If you go for an interview, it’s better to take the printouts of all the documents you uploaded and any extra documents that you think makes sense.
Cancileria in Bogota:-
Address: Avenida Carrera 19 No. 98-03 Edificio Torre 100, 3rd Floor.
Office hours Monday to Friday:
Interview timing : 7:30 a.m. to 12:00 pm.
Visa stamping done directly by the visa holder: 7:30 a.m. to 12:00 pm.
Visa stamping done by power of attorney: 11:00 a.m. to 12::00 pm.
5. Pay Colombia Work Visa Fees and Get it Stamped
Once I got the green signal after the interview, the only step left was to make the payment. I went to a Banco GNB Sudameris close by and made the payment of $230 in Colombian pesos. You can also make the payment in a Servibanca ATM or PSE in Colombia.
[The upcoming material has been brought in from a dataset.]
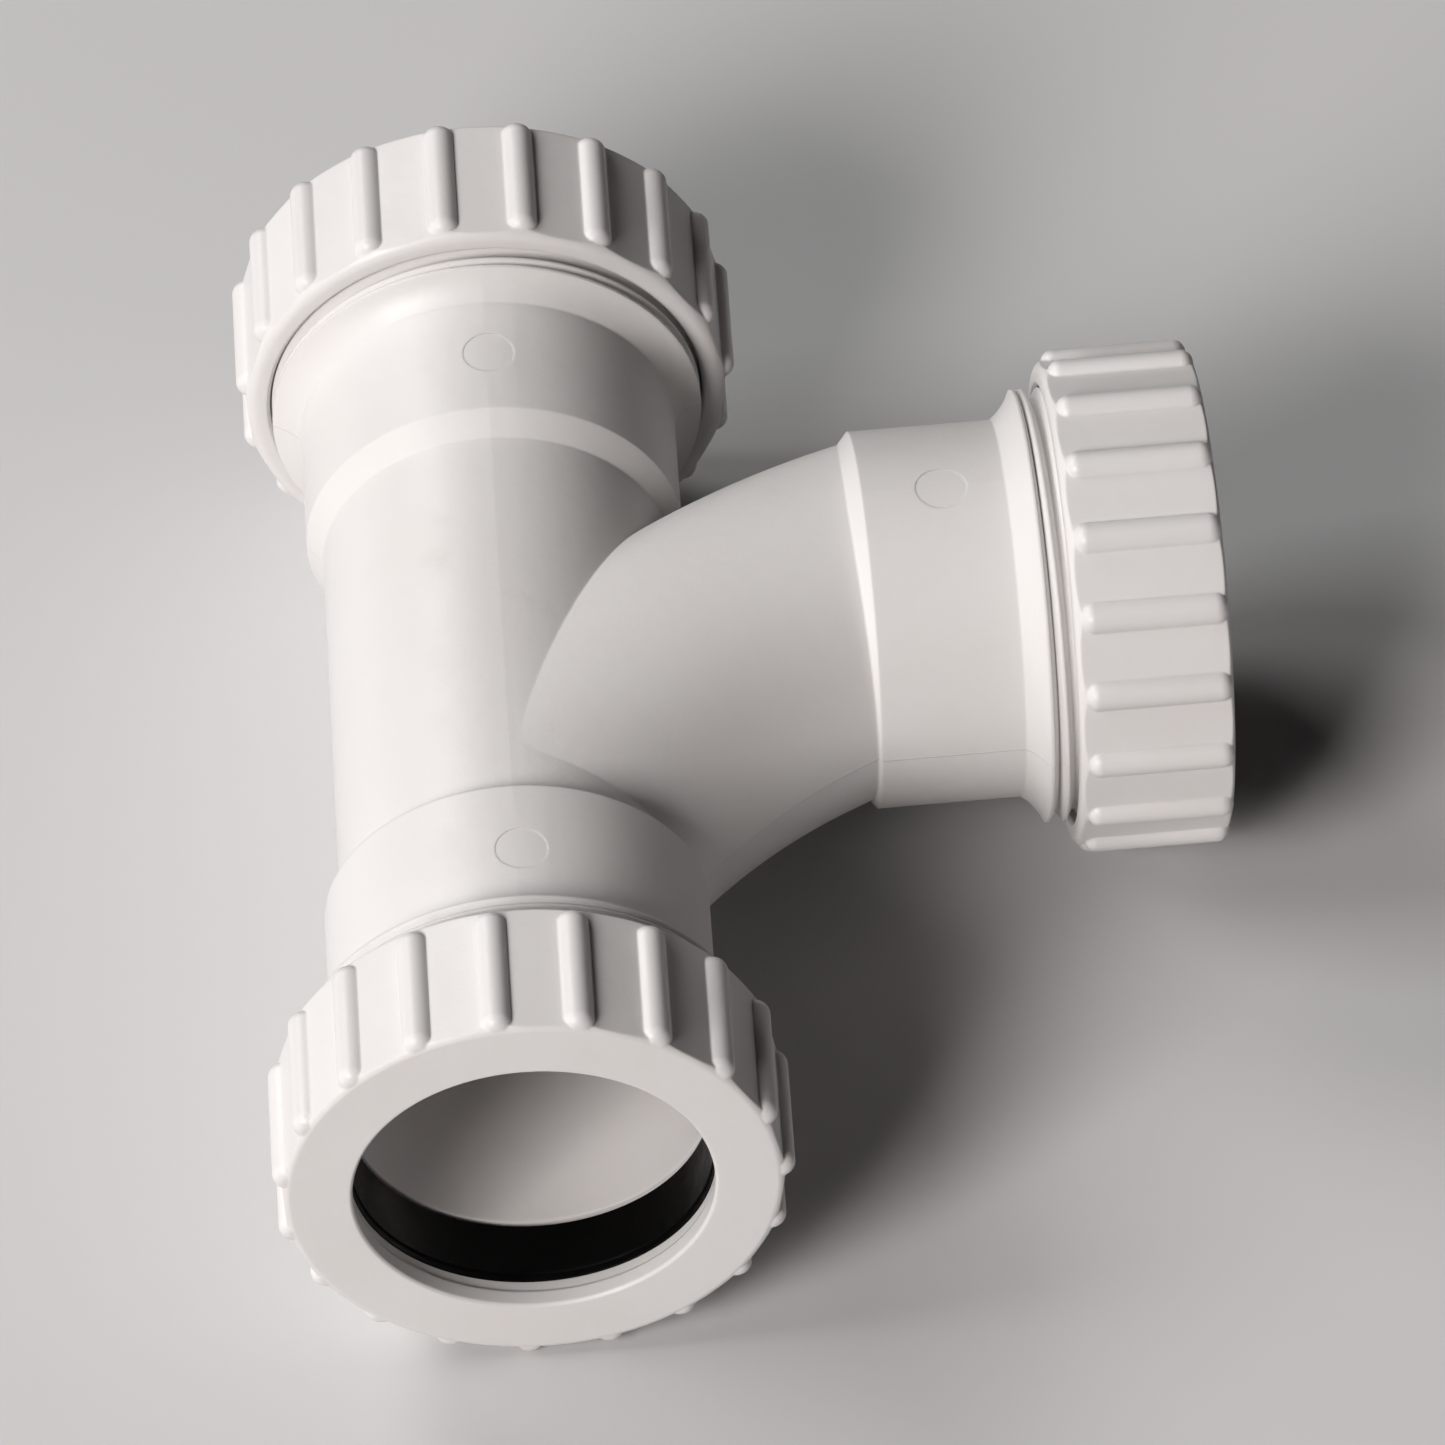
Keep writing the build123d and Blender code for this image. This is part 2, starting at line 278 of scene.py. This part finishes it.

You can also pay using a credit card if you are in Bogota cancileria. However, they charge a service fee if you pay using a credit card.
Once done, I reentered with my passport and the payment receipt. They asked me to leave the passport and I went back the next day to pick it up.
What’s Colombia Electronic visa?
When your visa is issued, you get an email containing the visa in Electronic format. You can use this as a backup in case you are unable to make a visit to the consulate for the visa sticker. You can enter Colombia with an electronic visa in your email without the visa sticker on your passport. Make sure to carry a printout.
If your migrant work visa for Colombia has been issued for less than three (3) months, you can enter, stay, and leave the country showing your electronic visa, without printing it over the passport. But if it’s for more than 3 months, you need to get it printed in Bogotá VISAS office. And you should do that within 2 months from the date the visa is issued.
If you ask me, it’s much better to get it printed at the consulate to avoid any future mishaps. So if you got time, just do it.
Colombia Work Visa fees: – 282$ in total ( 52$ for study + 230$ for processing)
Visa duration :- Depends on the length of your contract. Mine was for one year and I got it for one near
Visa validity :- The visa was valid from the day it was issued.
No. of entries :- Multiple
That’s all about how I got the Colombian work visa.